Air France-KLM said it would eliminate more than 5,000 jobs under the turnaround plan, known as Transform 2015 and which Chief Executive Officer Jean-Cyril Spinetta said is needed to guarantee the airline’s survival. Under the plan, the airline plans to lower net debt to 4.5 billion euros from 6.5 billion euros at the end of 2011.
Brigitte Barrand, a spokeswoman for Air France-KLM in Paris, declined to comment.
Credit-default swaps on Air France-KLM dropped to 877 basis points today, from 1,226 on May 24, Bloomberg data show. Swaps protecting British Airways, a unit of International Consolidated Airlines Group SA, fell 18 percent to 639 basis points in the same period, while Lufthansa dropped 13 percent to 281 basis points. Contracts on SAS were little changed at 1,332 basis points.
The price of Air France-KLM’s swaps is still higher than the 543 basis-point average for 2011, Bloomberg prices show. The contracts rose to a record 1,332 basis points on May 21, three weeks after the carrier reported a bigger-than-expected operating loss for the first quarter.
Swaps pay the buyer face value in exchange for the underlying securities or the cash equivalent should a borrower fail to adhere to its debt agreements. A basis point equals 1,000 euros annually to protect 10 million euros of debt.
“Air France’s CDS will continue to tighten in the next months due to efficient management and a solid debt restructuring plan,” said Pierre Bergeron, a credit analyst at Societe Generale SA in Paris. “The spread between Air France and its rivals will narrow further,” he said, without providing specific numbers.

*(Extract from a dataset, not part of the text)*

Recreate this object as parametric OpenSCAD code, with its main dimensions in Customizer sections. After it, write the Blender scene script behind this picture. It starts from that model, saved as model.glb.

Air France-KLM reported 6.2 billion euros of net debt at the end of June, which compares with Lufthansa’s 2.1 billion euros at the end of the first quarter and 1.1 billion euros at International Consolidated Airlines Group, or IAG, Bloomberg data show.
The Paris-based carrier has 2.9 billion euros of borrowing coming due in 2013 and 2014, according to its website. The company’s unsecured debentures include 1.45 billion euros of senior bonds and 1.1 billion euros of convertible notes.
Air France-KLM’s debt-to-equity ratio rose to 1.28 times at the end of June compared with 1.07 times in 2011 because of the cost of its reorganization, the company said in its second-quarter results on July 30.
The airline isn’t rated by Moody’s Investors Service, Standard & Poor’s or Fitch Ratings.
Air France-KLM has risen 6 percent this year to 4.21 euros a share as of 5:05 p.m. in Paris, boosted by an 8 percent surge this week after its second-quarter results.
The deepening European slump means it’s tougher to increase prices this year, forcing some airlines to idle aircraft and raise fares. Air France-KLM’s quarterly fuel bill advanced 13 percent to about 1.9 billion euros and will reach 9.4 billion euros for the year, an increase of about 400 million euros.
Air France-KLM’s Transform 2015 plan will combine its European operations into three units, including a single division covering smaller cities. The carrier’s job restructuring was backed by ground workers and pilots last week, though cabin crew groups still oppose the plan.
“The agreements with some of the employees on the restructuring and the second-quarter results are early signals that the restructuring is going to happen” said Arnaud Colombel, a fund manager of CPR Asset Management in Paris, which is considering buying debt of European airlines after selling their holdings in March.